À ces gens qui s’étonnent qu’on puisse perdre son temps à lire des récits inventés, à savourer le chant des poètes, à confronter sa vision du monde à celle des essayistes, je réponds qu’ils n’aiment pas la lecture sans doute parce qu’on ne leur a appris l’alphabet en négligeant de leur transmettre le plaisir du texte. Je réponds aussi, en citant le monumental Jorge Luis Borges, qu’ils n’ont peut-être tout simplement pas encore trouvé leur bouquin, celui qui leur donnera la piqûre en leur ouvrant les portes d’un univers virtuel qui n’a rien à envier aux chimères de l’internet. Non, il n’est pas impensable de tomber amoureux d’un bouquin, comme on s’éprend parfois d’une totale étrangère, d’un parfait inconnu croisé par hasard dans le métro ou dans la rue.

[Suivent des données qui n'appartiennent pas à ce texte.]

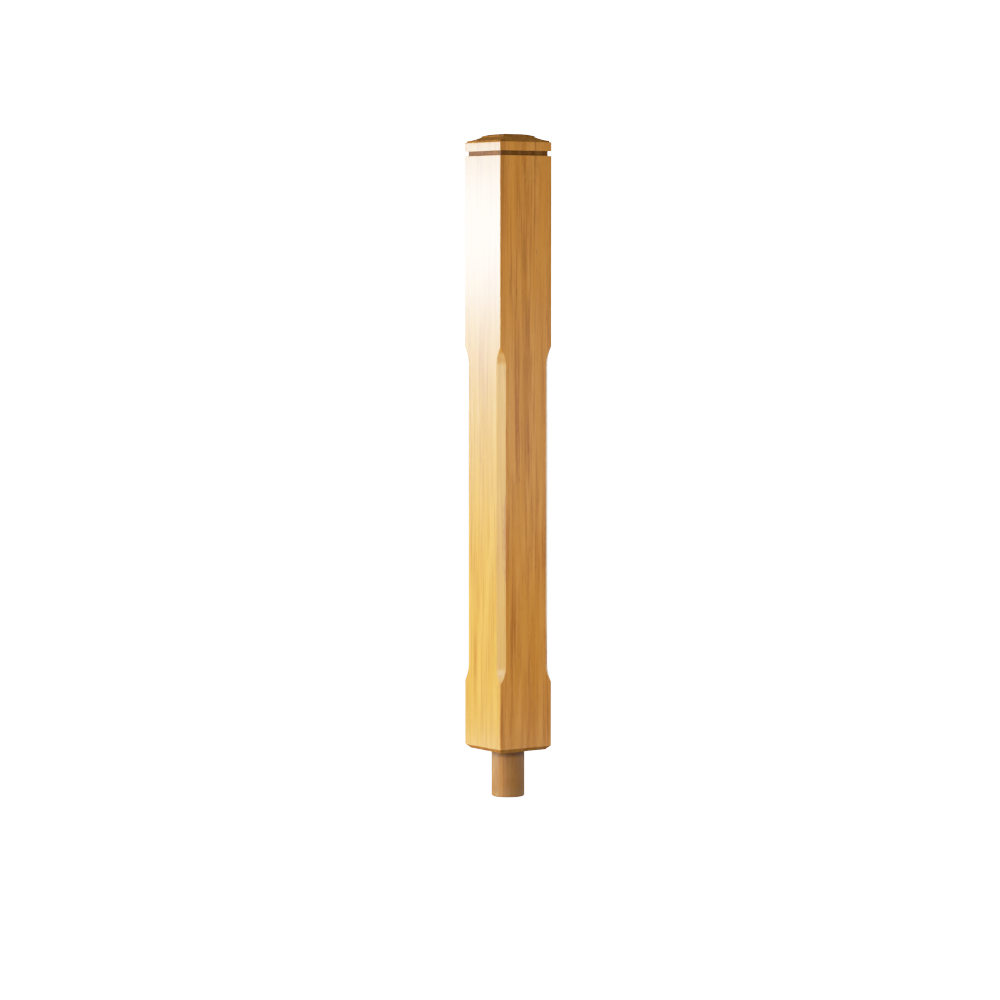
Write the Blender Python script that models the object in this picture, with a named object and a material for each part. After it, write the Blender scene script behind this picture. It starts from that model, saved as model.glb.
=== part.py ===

Le coup de foudre? À n’importe quel âge? Et comment! À chaque lecteur, à chaque lectrice correspond un livre, qui attend qu’il ou elle plonge son nez dans ses pages pour l’ensorceler, le captiver et le révéler à lui-même, à elle-même. Dans mon cas, après les exploits palpitants de Bob Morane, de Volpek ou de Tarzan, après les histoires extraordinaires d’Edgar Allan Poe, de Ray Bradbury et d’Isaac Asimov, ce fut L’Étranger d’Albert Camus qui le premier me donna à entendre l’appel irrémédiable de ma vocation, auquel firent écho Anne Hébert, Franz Kafka, Jacques Stephen Alexis et tant d’autres.

Certes, tout le monde ne lit pas forcément pour devenir écrivain. Et ce n’est pas dans les livres qu’on apprend la vie, j’en conviens. Toutefois, on peut y apprivoiser les grandeurs, les misères et les mystères de ce monde qui nous entoure et nous dépasse, ce monde que nous habitons vaille que vaille malgré ses imperfections et ses horreurs. Lire, c’est accéder à la mémoire, aux rêves et espoirs de tous nos frères et sœurs qui partagent notre condition trop souvent inhumaine. Voilà pourquoi j’imagine mal qu’on puisse se priver de cette formidable machine à voyager dans le temps, l’espace et l’imaginaire que l’on appelle le livre.